I'm turning 30 in a few months and am totally freaking out, so I understand too! To me, 30 has always symbolized being a "real" adult, so I feel like I should have my life together a lot better than I do!
today was supposed to be the 1st day of 4 work days w/o my manager in the office. note that i said WAS. ugh, he was in the office when i got in. :-6
only good thing about it was that our VP gave him a hard time when we all had lunch together, saying "what are you doing here? didn't i just wish you happy holidays yesterday?!" you can bet your last $ that our VP won't be in the rest of the year after today.
O the d&r front, I am irritated that nothing is on the market to look at right now. I totally understand why and don't blame anyone,but I am irritated that we haven't found a house yet. I want to move NOW. Andplusalso, we will probably pay quite a bit more looking in the spring.

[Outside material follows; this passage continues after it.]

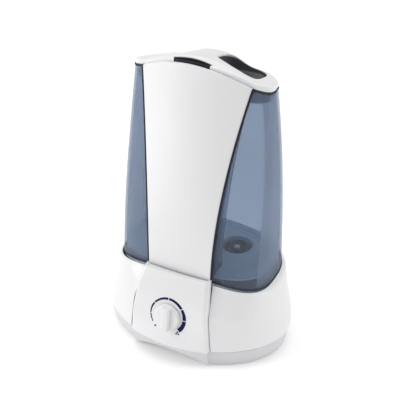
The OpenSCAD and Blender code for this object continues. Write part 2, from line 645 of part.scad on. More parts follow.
// Dark bead that fills the step between the fascia's edge and the tank window
module fascia_seal() {
    color(charcoal) for (s = [-1, 1]) seal_strip(s);
}
module seal_strip(s) {
    rows = [for (i = [0:12]) let (t = i / 12, p = fascia_point(1, t, 0))
        [[s * (p.x + 0.25), p.y + 0.8, p.z], [s * (p.x + 1.9), p.y + 0.8, p.z],
         [s * (p.x + 1.9), p.y + 2.0, p.z], [s * (p.x + 0.25), p.y + 2.0, p.z]]];
    skin_solid([for (r = rows) s > 0 ? r : [r[1], r[0], r[3], r[2]]]);
}
// Dark beads round the tank just above the base and just below the cap
module bead(low, high) {
    count = 60;
    corner = [[low, -0.12], [low, -0.65], [high, -0.65], [high, -0.12]];
    arcs = [for (c = corner) tank_arc(c[0], c[1], fascia_w(c[0]) + bead_gap, count)];
    skin_solid([for (i = [0:count]) [for (k = [0:3]) on_tank(arcs[k][i], corner[k][0])]]);
}
bead_gap = 2.2;
module rim_seal() {
    color(charcoal) bead(0.0085, 0.0145);
}
module cap_seal() {
    color(charcoal) bead(0.9895, 0.9985);
}

// ---- cap ----
recess_x = 34.5;        // middle of the hand recess
recess_y = 28;
recess_n = 3.4;
end_w = 61;             // half width where the crest levels out
function crest(x) = crest_z - 0.00457 * pow(min(abs(x), end_w), 2) - 0.1 * max(0, abs(x) - end_w);
// The cap falls from its crest to a rear rim with a raised middle, then drops away behind it
function rear_rim(x) = 317.8 - 0.0018 * pow(x, 2) + 8.3 * exp(-pow(x / 28, 4));
rim_y = 47;
function cap_top(x, y) = mix(crest(x), rear_rim(x), clamp01((y + 3) / (rim_y + 3)))
    - 0.72 * max(0, y - rim_y);
function cap_front(x) = -2.9 - 14 * (1 - pow(x / end_w, 2));
function cap_outline(off) =
    [for (i = [0:ring_n - 1]) let (p = tank_point(1, off, 360 * (i + 0.5) / ring_n))
        [p.x, p.y < 0 && abs(p.x) < end_w ? min(p.y, cap_front(p.x) + off) : p.y]];
function seam_height(x, y) = on_tank([x, y], 1).z + 0.3;
function edge_height(x, y) = y < 0 && abs(x) < end_w
    ? fascia_top - fascia_drop * pow(x / end_w, 2) + 0.4
    : min(seam_height(x, y) + 5.4 + 0.25 * max(0, y - 20), cap_top(x, y) - 1);
function cap_ring(off, kind) = [for (p = cap_outline(off)) [p.x, p.y,
    kind == "seam" ? seam_height(p.x, p.y)
    : kind == "edge" ? edge_height(p.x, p.y)
    : edge_height(p.x, p.y) - wall]];
recess_skew = 0.22;
function recess_outline(grow) = [for (p = oval_outline(recess_half_w + grow,
        -recess_half_d - grow, recess_half_d + grow, recess_n))
    [recess_x + p.x, recess_y + p.y + recess_skew * p.x * min(0, p.y) / recess_half_d]];
function recess_ring(grow, drop) =
    [for (p = recess_outline(grow)) [p.x, p.y, cap_top(p.x, p.y) - drop]];
// The lip of the recess gets thinner towards the right
function lip_depth(x) = mix(3, 1, smooth((x - 12) / 26));
function lip_ring(grow, extra) = [for (p = recess_outline(grow))
    [p.x, p.y, cap_top(p.x, p.y) - lip_depth(p.x) - extra]];
function between(a, b, t) = [for (i = [0:len(a) - 1]) let (p = mix(a[i], b[i], t))
    [p.x, p.y, cap_top(p.x, p.y)]];
module top_cap() {
    outer = cap_ring(0, "edge");
    lip = recess_ring(0, 0);
    color(white) difference() {
        skin_loop(concat([cap_ring(0, "seam"), outer],
            [for (t = [0.12, 0.28, 0.45, 0.62, 0.8]) between(outer, lip, t)],
            [lip, lip_ring(0, 0), lip_ring(0.6, 0.2), cap_ring(wall + 0.4, "under"),
                cap_ring(wall, "seam")]));
        translate([0, 0, 300]) linear_extrude(60) polygon(slot_outline(0.3, 3));
    }
}
// Outline of the mist slot, with its front edge moved ahead
function slot_outline(grow, ahead) = let (w = slot_w / 2 + 2.2 * grow, n = 8)
    concat([for (i = [0:n]) let (x = mix(w, -w, i / n)) [x, -9.8 - 2 * pow(x / w, 2) + grow]],
        [for (i = [0:n]) let (x = mix(-w, w, i / n) * 0.84)
            [x, -16.4 + 1.2 * pow(x / w, 2) - grow - ahead]]);
function slot_ring(grow, drop) =
    [for (p = slot_outline(grow, 0)) [p.x, p.y, cap_top(p.x, p.y) - drop]];
function slot_flat(grow, z) = [for (p = slot_outline(grow, 0)) [p.x, p.y, z]];
nozzle_z = 312;
module mist_nozzle() {
    color(charcoal) skin_loop([slot_flat(-0.8, nozzle_z), slot_flat(3, nozzle_z),
        slot_flat(3, nozzle_z + 2), slot_flat(0, nozzle_z + 2), slot_ring(0, 0.5), slot_ring(-0.8, 0.5)]);
}
// Tub under the hand recess
module hand_recess() {
    tub_z = crest_z - recess_depth;
    color(charcoal) skin_solid([tub_ring(0.9, tub_z), lip_ring(0.9, 1), lip_ring(-0.6, 1),
        tub_ring(-0.6, tub_z + 2)]);
}
function tub_ring(grow, z) = [for (p = recess_outline(grow)) [p.x, p.y, z]];

// ---- tank cap with valve ----
cap_low = 84.4;
module at_cap() {
    translate([cap_x, cap_y, 0]) children();
}
module tank_cap() {
    color(navy) at_cap() difference() {
        union() {
            translate([0, 0, cap_low]) cylinder(r = 23, h = 15, $fn = 96);
            for (a = [0:15:345]) rotate(a) translate([22.6, -1.2, cap_low]) cube([1.8, 2.4, 13]);
        }
        translate([0, 0, cap_low + 2.4]) cylinder(r = 20.35, h = 20, $fn = 96);
        translate([0, 0, cap_low - 1]) cylinder(r = 3.06, h = 6, $fn = 48);
        for (a = [0:60:300]) rotate(a) translate([6.5, 0, cap_low - 1]) cylinder(r = 2, h = 6, $fn = 32);
    }
}
module cap_gasket() {
    color("black") at_cap() translate([0, 0, cap_low + 2.5]) difference() {
        cylinder(r = 20.2, h = 3, $fn = 64);
        translate([0, 0, -1]) cylinder(r = 17.4, h = 6, $fn = 64);
    }
}
module valve_cage() {
    color(charcoal) at_cap() {
        translate([0, 0, cap_low + 2.5]) difference() {
            cylinder(r = 14, h = 16.5, $fn = 64);
            translate([0, 0, -1]) cylinder(r = 12.4, h = 15.8, $fn = 64);
            translate([0, 0, 10]) cylinder(r = 3.06, h = 12, $fn = 48);
            for (a = [0:45:135]) rotate(a) translate([-20, -3, 2]) cube([40, 6, 11]);
            for (a = [0:60:300]) rotate(a) translate([8.4, 0, 10]) cylinder(r = 2.4, h = 10, $fn = 32);
        }
    }
}
module valve_plunger() {
    color(white) at_cap() {
        translate([0, 0, cap_low + 0.2]) cylinder(r = 3, h = 20.4, $fn = 48);
        translate([0, 0, cap_low + 4.6]) cylinder(r = 9.6, h = 1.4, $fn = 64);
    }
}
module valve_seal() {
    color("black") at_cap() translate([0, 0, cap_low + 2.7]) difference() {
        cylinder(r = 9.8, h = 1.8, $fn = 64);
        translate([0, 0, -1]) cylinder(r = 3.02, h = 4, $fn = 48);
    }
}
spring_turns = 5;
module valve_spring() {
    wire = 0.5;
    steps = 20 * spring_turns;
    sides = 6;
    low = cap_low + 6.6;
    high = cap_low + 16.7;
    color("silver") at_cap() skin_solid([for (i = [0:steps])
        let (a = i * 360 / 20, z = mix(low, high, i / steps))
        [for (k = [0:sides - 1]) let (b = -k * 360 / sides)
            [(5.2 + wire * cos(b)) * cos(a), (5.2 + wire * cos(b)) * sin(a), z + wire * sin(b)]]]);
}

module placed() {
    translate([0, centre_y, 0]) children();
}

placed() base_housing();
placed() front_panel();
placed() bottom_cover();
placed() feet();
placed() base_screws();
placed() cord_gland();
placed() dial_scale();
placed() dial_knob();
placed() potentiometer();
placed() potentiometer_nut();
placed() control_board();
placed() panel_screws();
placed() water_basin();
placed() basin_screws();
placed() transducer_disc();
placed() transducer_seal();
placed() transducer_retainer();
placed() transducer_screws();
placed() valve_post();
placed() float_post();
placed() float_clip();
placed() float();
placed() float_magnet();
placed() reed_switch();
placed() fan_frame();
placed() fan_stator();
placed() fan_rotor();
placed() fan_screws();
placed() air_filter();
placed() transformer();
placed() transformer_screws();
placed() driver_board();
placed() heat_sink();
placed() capacitors();
placed() board_screws();
placed() tank_body();
placed() tank_floor();
placed() tank_roof();
placed() front_fascia();
placed() fascia_seal();
placed() rim_seal();
placed() cap_seal();
placed() top_cap();
placed() hand_recess();
placed() mist_nozzle();
placed() tank_cap();
placed() cap_gasket();
placed() valve_cage();
placed() valve_spring();
placed() valve_plunger();
placed() valve_seal();
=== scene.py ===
# Table-top ultrasonic cool mist humidifier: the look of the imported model.
# Shells are drawn in millimetres from the same rules as the model and placed in metres.
import json
import math

import bmesh
import bpy
from mathutils import Matrix, Vector


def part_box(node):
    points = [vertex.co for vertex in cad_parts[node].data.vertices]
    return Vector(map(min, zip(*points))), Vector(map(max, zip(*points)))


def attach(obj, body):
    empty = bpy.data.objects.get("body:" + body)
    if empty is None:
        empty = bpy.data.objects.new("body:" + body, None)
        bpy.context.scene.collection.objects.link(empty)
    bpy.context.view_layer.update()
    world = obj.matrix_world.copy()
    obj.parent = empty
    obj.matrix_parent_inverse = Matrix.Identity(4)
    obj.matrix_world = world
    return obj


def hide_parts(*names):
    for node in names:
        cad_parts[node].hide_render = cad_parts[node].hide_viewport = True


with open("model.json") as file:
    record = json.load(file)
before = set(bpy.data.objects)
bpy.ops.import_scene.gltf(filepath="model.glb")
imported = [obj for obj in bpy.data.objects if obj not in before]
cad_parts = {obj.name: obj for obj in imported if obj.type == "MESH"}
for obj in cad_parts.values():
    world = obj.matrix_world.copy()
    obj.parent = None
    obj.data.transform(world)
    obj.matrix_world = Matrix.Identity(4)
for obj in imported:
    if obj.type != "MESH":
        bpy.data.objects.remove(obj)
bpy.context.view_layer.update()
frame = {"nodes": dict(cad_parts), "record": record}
MM = 0.001


def middle(node):
    low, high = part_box(node)
    return (low + high) / 2


SHIFT_Y = middle("feet").y / MM          # the model is drawn about the middle of its base
SEAM_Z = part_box("base_housing")[0].z / MM
CREST_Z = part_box("top_cap")[1].z / MM - 0.02
HALF_W = (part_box("base_housing")[1].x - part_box("base_housing")[0].x) / 2 / MM + 0.25
HALF_D = 80.0
RIM_Z = 101.0
WALL = 2.4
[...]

I was hoping someone with a perfect household die or get transferred or divorced or something in December so we could get an awesome deal.
I am glad we have insurance, but honestly, it kind of sucks. It's a high deductible HSA plan. We have to put all the money in plus pay for me; H's employer contributes nothing except for covering his individual premium.
So, not only will having this baby cost my $2500 deductible, paid in full by us, since it falls over 2 years I'm on the hook also for everything the ob doesn't include in their "global fee". So far that includes $250+ for lab work, and $275 I was just billed for the initial visit plus $190 for the ultrasound. And I've had more lab work they haven't billed for yet.
Add to that the fact that we'll probably also reach our family deductible of $5000 by the time they bill for baby's room/board etc (we've been warned to expect that) and I'm pretty sure I'm not paying that much less than my uninsured friends did.
Oh, and our cost for this great insurance will triple when we switch to a family plan in March. Yay.
I am glad we have insurance, but honestly, it kind of sucks. It's a high deductible HSA plan. We have to put all the money in plus pay for me; H's employer contributes nothing except for covering his individual premium.
So, not only will having this baby cost my $2500 deductible, paid in full by us, since it falls over 2 years I'm on the hook also for everything the ob doesn't include in their "global fee". So far
We're in the same boat, except R's employer matches our HSA contributions. Well, and our deductible is $7000 (as a family, not per person).
Fortunately, we're generally pretty healthy people and so our HSA is full-enough that we can cover our full deductible. I don't know what we'd do if that weren't the case.